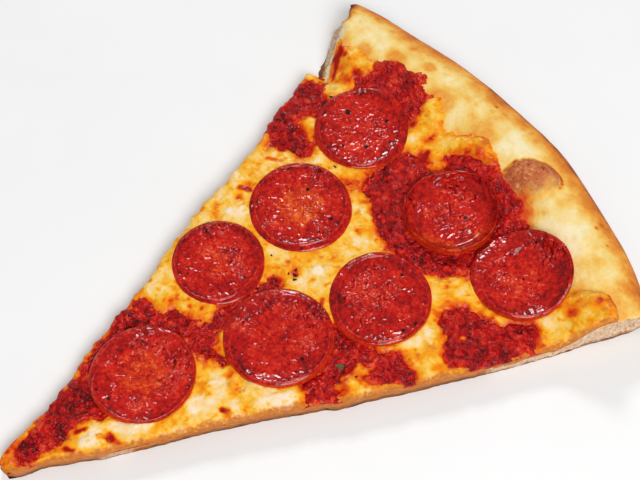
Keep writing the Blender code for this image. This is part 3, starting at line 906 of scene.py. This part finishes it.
SLICES = {
    # The edge curled up by `curl` and rose the more sharply the greater `steep` is, and the slice
    # sank by `sink`. Its ridge lies at a share of the radius, and further in where there is a flank
    # (direction in degrees, width in degrees, how much further). It tilts up towards a direction
    # (degrees, mm). It has char specks and wet places (x, y, radius), folds (x0, y0, x1, y1,
    # height, half width), and `warm` is how orange its middle is.
    "pepperoni_1": dict(
        curl=0.5, ridge=0.925, flanks=((45, 55, 0.11), (255, 50, 0.04)), tilt=(240, 0.5), warm=0.25,
        char=((-31.5, 165, 1.3), (-42, 156.3, 1.8), (-27, 153, 1.4), (-32, 147, 0.9)),
        wet=((-43, 153, 2.5), (-35.5, 152, 2.5), (-34, 162, 3), (-28, 160, 2)),
    ),
    "pepperoni_2": dict(
        curl=0.6, ridge=0.91, flanks=((0, 60, 0.07), (250, 40, 0.04)), tilt=(90, 0.3), warm=0.75,
        char=((-25, 127.5, 1.2), (-11.5, 127, 1.3), (-32.5, 108.5, 1.2), (-10, 121, 0.9)),
        wet=((-27, 133, 5), (-29, 111, 4), (-10, 122, 4), (-18, 124, 5), (-22, 109, 4)),
    ),
    "pepperoni_3": dict(
        curl=3.6, sink=1.5, steep=4.2, ridge=0.975, flanks=((150, 50, 0.10),), tilt=(120, 0.3),
        warm=0.1, char=((13, 163, 1.0), (-2, 152, 0.8)),
        wet=((3, 154, 5), (0, 150.5, 4), (14, 162, 5), (8.5, 158, 6), (1, 167, 5), (7, 169, 4)),
    ),
    "pepperoni_4": dict(
        curl=0.55, sink=0.1, ridge=0.92, flanks=((10, 45, 0.10),), tilt=(170, 0.2), warm=0.35,
        char=((-10.5, 92.5, 0.9), (-22, 79, 0.7)),
        wet=((-33, 92, 4), (-30, 97, 4), (-20, 94, 5), (-14, 93, 4)),
    ),
    "pepperoni_5": dict(
        curl=1.0, ridge=0.925, flanks=((183, 48, 0.30), (90, 30, 0.08)), tilt=(330, 0.3), warm=0.35,
        char=((23, 91, 1.2), (25.5, 87, 0.8)),
        wet=((14, 102, 6), (8, 98, 5), (1, 95, 4), (3.5, 84, 5), (21, 95, 4), (17, 76, 3)),
        folds=((-2, 98, 2, 90, 0.5, 0.8), (-1, 86, 3, 79, 0.5, 0.8), (13, 101, 18, 102, 0.7, 1.1),
               (7, 99, 10, 96, 0.5, 0.9), (3, 84, 4.5, 81, 0.5, 0.9)),
    ),
    "pepperoni_6": dict(
        curl=0.6, ridge=0.92, flanks=((210, 50, 0.10), (95, 30, 0.12)), tilt=(10, 0.2), warm=0.2,
        char=((34, 126, 1.0), (33.5, 121.5, 1.1), (18, 133, 1.0)),
        wet=((14, 120, 6), (20, 122, 6), (20, 127, 4), (12, 127, 4), (22, 115, 5), (15, 114, 4)),
    ),
    "pepperoni_7": dict(
        curl=1.2, ridge=0.93, flanks=((180, 62, 0.46),), tilt=(0, 0.3), warm=0.3,
        char=((34.5, 161, 0.8), (41.5, 163, 0.8), (45, 166, 0.7)),
        wet=((34, 175, 6), (41, 174, 6), (38, 157, 5), (50, 161, 4)),
    ),
    "pepperoni_8": dict(
        curl=0.9, ridge=0.945, flanks=((165, 40, 0.22), (205, 30, 0.20)), tilt=(200, 0.3), warm=0.55,
        char=((-0.5, 37, 1.1), (-5, 35.5, 0.8)),
        wet=((2, 60, 6), (6, 53, 5), (9, 58, 5), (7, 43, 5), (-6, 59, 4), (-9, 53, 4), (-2, 38, 4)),
        folds=((-12.5, 54, -9, 46, 0.9, 0.8), (-16, 44, -11, 37, 0.8, 0.8), (2, 61, 4, 54, 0.6, 1.1),
               (7, 59, 9, 54, 0.6, 0.9), (2, 40, 5, 42, 0.5, 0.9)),
    ),
}
# On the near side the crest is painted lighter as a highlight, and a deep bowl's wall is painted warmer as
# light and darker as shade.
NEAR_SIDE = math.radians(-40)  # the side where edges stand up high enough to catch the light
TOP_SHARE, EDGE_SHARE = 0.98, 0.02  # shares of the radius taken by the top and by the round edge
CRUMB_SPACING, MINCE_SPACING = 1.7, 0.95
# The last width is that of the lighter line painted along the crest on the near side: a painted highlight.
CREST_HEIGHT, CREST_WIDTH, PAINTED_HIGHLIGHT_WIDTH = 0.30, 0.016, 0.010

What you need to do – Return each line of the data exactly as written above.

In response –
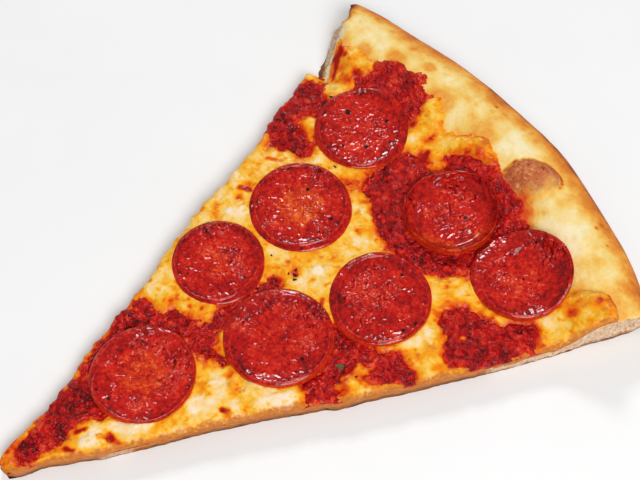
Keep writing the Blender code for this image. This is part 3, starting at line 906 of scene.py. This part finishes it.
SLICES = {
    # The edge curled up by `curl` and rose the more sharply the greater `steep` is, and the slice
    # sank by `sink`. Its ridge lies at a share of the radius, and further in where there is a flank
    # (direction in degrees, width in degrees, how much further). It tilts up towards a direction
    # (degrees, mm). It has char specks and wet places (x, y, radius), folds (x0, y0, x1, y1,
    # height, half width), and `warm` is how orange its middle is.
    "pepperoni_1": dict(
        curl=0.5, ridge=0.925, flanks=((45, 55, 0.11), (255, 50, 0.04)), tilt=(240, 0.5), warm=0.25,
        char=((-31.5, 165, 1.3), (-42, 156.3, 1.8), (-27, 153, 1.4), (-32, 147, 0.9)),
        wet=((-43, 153, 2.5), (-35.5, 152, 2.5), (-34, 162, 3), (-28, 160, 2)),
    ),
    "pepperoni_2": dict(
        curl=0.6, ridge=0.91, flanks=((0, 60, 0.07), (250, 40, 0.04)), tilt=(90, 0.3), warm=0.75,
        char=((-25, 127.5, 1.2), (-11.5, 127, 1.3), (-32.5, 108.5, 1.2), (-10, 121, 0.9)),
        wet=((-27, 133, 5), (-29, 111, 4), (-10, 122, 4), (-18, 124, 5), (-22, 109, 4)),
    ),
    "pepperoni_3": dict(
        curl=3.6, sink=1.5, steep=4.2, ridge=0.975, flanks=((150, 50, 0.10),), tilt=(120, 0.3),
        warm=0.1, char=((13, 163, 1.0), (-2, 152, 0.8)),
        wet=((3, 154, 5), (0, 150.5, 4), (14, 162, 5), (8.5, 158, 6), (1, 167, 5), (7, 169, 4)),
    ),
    "pepperoni_4": dict(
        curl=0.55, sink=0.1, ridge=0.92, flanks=((10, 45, 0.10),), tilt=(170, 0.2), warm=0.35,
        char=((-10.5, 92.5, 0.9), (-22, 79, 0.7)),
        wet=((-33, 92, 4), (-30, 97, 4), (-20, 94, 5), (-14, 93, 4)),
    ),
    "pepperoni_5": dict(
        curl=1.0, ridge=0.925, flanks=((183, 48, 0.30), (90, 30, 0.08)), tilt=(330, 0.3), warm=0.35,
        char=((23, 91, 1.2), (25.5, 87, 0.8)),
        wet=((14, 102, 6), (8, 98, 5), (1, 95, 4), (3.5, 84, 5), (21, 95, 4), (17, 76, 3)),
        folds=((-2, 98, 2, 90, 0.5, 0.8), (-1, 86, 3, 79, 0.5, 0.8), (13, 101, 18, 102, 0.7, 1.1),
               (7, 99, 10, 96, 0.5, 0.9), (3, 84, 4.5, 81, 0.5, 0.9)),
    ),
    "pepperoni_6": dict(
        curl=0.6, ridge=0.92, flanks=((210, 50, 0.10), (95, 30, 0.12)), tilt=(10, 0.2), warm=0.2,
        char=((34, 126, 1.0), (33.5, 121.5, 1.1), (18, 133, 1.0)),
        wet=((14, 120, 6), (20, 122, 6), (20, 127, 4), (12, 127, 4), (22, 115, 5), (15, 114, 4)),
    ),
    "pepperoni_7": dict(
        curl=1.2, ridge=0.93, flanks=((180, 62, 0.46),), tilt=(0, 0.3), warm=0.3,
        char=((34.5, 161, 0.8), (41.5, 163, 0.8), (45, 166, 0.7)),
        wet=((34, 175, 6), (41, 174, 6), (38, 157, 5), (50, 161, 4)),
    ),
    "pepperoni_8": dict(
        curl=0.9, ridge=0.945, flanks=((165, 40, 0.22), (205, 30, 0.20)), tilt=(200, 0.3), warm=0.55,
        char=((-0.5, 37, 1.1), (-5, 35.5, 0.8)),
        wet=((2, 60, 6), (6, 53, 5), (9, 58, 5), (7, 43, 5), (-6, 59, 4), (-9, 53, 4), (-2, 38, 4)),
        folds=((-12.5, 54, -9, 46, 0.9, 0.8), (-16, 44, -11, 37, 0.8, 0.8), (2, 61, 4, 54, 0.6, 1.1),
               (7, 59, 9, 54, 0.6, 0.9), (2, 40, 5, 42, 0.5, 0.9)),
    ),
}
# On the near side the crest is painted lighter as a highlight, and a deep bowl's wall is painted warmer as
# light and darker as shade.
NEAR_SIDE = math.radians(-40)  # the side where edges stand up high enough to catch the light
TOP_SHARE, EDGE_SHARE = 0.98, 0.02  # shares of the radius taken by the top and by the round edge
CRUMB_SPACING, MINCE_SPACING = 1.7, 0.95
# The last width is that of the lighter line painted along the crest on the near side: a painted highlight.
CREST_HEIGHT, CREST_WIDTH, PAINTED_HIGHLIGHT_WIDTH = 0.30, 0.016, 0.010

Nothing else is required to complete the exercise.